The IRS concluded in Office of Chief Counsel memorandum that a controlled foreign corporation is not entitled to a dividends received deduction under section 245A.
The IRS concluded in Office of Chief Counsel memorandum* 2024-36010 (released September 6, 2024, and dated July 31, 2024) that a controlled foreign corporation (CFC) is not entitled to a dividends received deduction (DRD) under section 245A.
*The IRS Office of Chief Counsel issues memoranda to IRS personnel who are national program executives and managers to assist them by providing authoritative legal opinions on certain matters, such as industry-wide issues. The memoranda cannot be used or cited as precedent.

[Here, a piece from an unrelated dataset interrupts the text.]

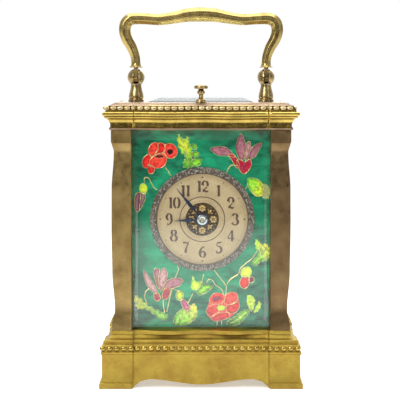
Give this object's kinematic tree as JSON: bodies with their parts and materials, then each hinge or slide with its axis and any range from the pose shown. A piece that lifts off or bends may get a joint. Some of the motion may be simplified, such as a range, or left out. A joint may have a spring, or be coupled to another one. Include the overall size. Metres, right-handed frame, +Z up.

USP is a domestic corporation, and FC1 and FC2 are foreign corporations. USP wholly owns FC1, and thus FC1 is a CFC within the meaning of section 957(a). FC1 owns 45% of the single class of stock of FC2, and the remaining stock of FC2 is owned by a nonresident alien individual. FC2 is not a CFC but is a specified 10% owned foreign corporation (SFC) within the meaning of section 245A(b). FC1 receives a dividend from FC2.
The IRS concluded that FC1 is not allowed a DRD under section 245A(a) for the dividend received from FC2 because FC1 is not a domestic corporation and is not a U.S. shareholder with respect to FC2, as required by the statute. The IRS argued that Footnote 1486 in the Conference Report to the TCJA, which indicated that a CFC treated as a domestic corporation under Treas. Reg. § 1.952-2 could claim a section 245A DRD, is contrary to the plain language of the statute and represents a misreading of the regulation. The IRS also rejected arguments that the broader statutory context necessitates a different conclusion.